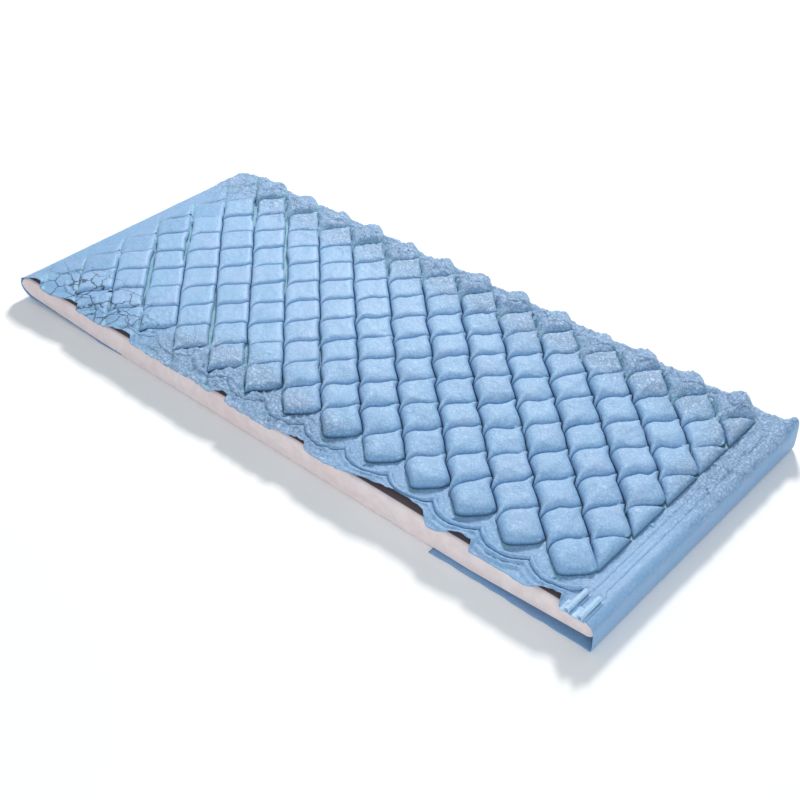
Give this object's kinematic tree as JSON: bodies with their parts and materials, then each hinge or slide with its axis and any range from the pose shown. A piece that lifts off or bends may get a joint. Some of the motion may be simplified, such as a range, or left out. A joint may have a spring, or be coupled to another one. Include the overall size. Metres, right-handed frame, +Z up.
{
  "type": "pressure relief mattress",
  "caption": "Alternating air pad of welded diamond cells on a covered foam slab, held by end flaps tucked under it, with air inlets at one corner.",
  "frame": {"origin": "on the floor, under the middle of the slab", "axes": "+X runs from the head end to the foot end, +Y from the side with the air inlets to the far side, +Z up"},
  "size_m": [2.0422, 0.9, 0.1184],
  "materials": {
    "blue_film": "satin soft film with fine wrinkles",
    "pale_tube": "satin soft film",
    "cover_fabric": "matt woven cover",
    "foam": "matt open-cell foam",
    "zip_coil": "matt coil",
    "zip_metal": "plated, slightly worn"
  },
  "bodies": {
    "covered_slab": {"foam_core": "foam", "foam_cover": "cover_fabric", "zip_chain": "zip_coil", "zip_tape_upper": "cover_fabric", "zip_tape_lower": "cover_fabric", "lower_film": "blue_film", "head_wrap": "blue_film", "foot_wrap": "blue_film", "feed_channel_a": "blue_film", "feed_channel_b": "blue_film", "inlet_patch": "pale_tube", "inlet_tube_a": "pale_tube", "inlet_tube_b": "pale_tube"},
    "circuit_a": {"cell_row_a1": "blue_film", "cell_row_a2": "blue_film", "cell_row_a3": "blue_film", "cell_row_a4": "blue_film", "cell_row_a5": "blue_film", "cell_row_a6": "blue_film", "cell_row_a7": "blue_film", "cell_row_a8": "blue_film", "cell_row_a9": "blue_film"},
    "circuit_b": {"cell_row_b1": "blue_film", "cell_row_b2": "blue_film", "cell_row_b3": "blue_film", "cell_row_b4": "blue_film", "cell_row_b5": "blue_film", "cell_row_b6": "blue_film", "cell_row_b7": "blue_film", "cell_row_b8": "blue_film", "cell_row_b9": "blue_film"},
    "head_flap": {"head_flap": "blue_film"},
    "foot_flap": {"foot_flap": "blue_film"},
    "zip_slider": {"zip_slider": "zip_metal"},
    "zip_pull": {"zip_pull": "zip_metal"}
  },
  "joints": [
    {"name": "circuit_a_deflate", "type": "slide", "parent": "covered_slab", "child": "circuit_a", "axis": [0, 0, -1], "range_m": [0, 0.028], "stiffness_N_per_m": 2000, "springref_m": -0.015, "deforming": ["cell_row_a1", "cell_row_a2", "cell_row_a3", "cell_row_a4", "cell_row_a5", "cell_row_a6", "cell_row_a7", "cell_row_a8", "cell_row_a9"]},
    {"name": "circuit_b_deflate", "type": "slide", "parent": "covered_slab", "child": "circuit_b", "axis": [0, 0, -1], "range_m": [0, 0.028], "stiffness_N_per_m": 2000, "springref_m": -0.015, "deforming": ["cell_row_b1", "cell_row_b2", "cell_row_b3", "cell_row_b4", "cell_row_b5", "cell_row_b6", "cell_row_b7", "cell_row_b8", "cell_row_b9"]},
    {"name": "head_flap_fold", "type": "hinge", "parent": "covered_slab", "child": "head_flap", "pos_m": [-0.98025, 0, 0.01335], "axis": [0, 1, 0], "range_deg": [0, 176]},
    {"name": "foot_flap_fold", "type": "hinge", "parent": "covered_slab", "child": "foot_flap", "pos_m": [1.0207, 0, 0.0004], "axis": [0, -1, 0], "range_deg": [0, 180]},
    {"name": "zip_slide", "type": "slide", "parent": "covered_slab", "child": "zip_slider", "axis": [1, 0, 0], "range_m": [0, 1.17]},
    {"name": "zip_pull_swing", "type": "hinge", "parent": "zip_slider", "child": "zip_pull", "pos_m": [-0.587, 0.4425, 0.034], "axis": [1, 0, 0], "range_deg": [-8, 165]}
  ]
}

-*-*-

**Brief:** Reply with nothing but the number of lines that contain the word "hinge".

**Output for this task:** 4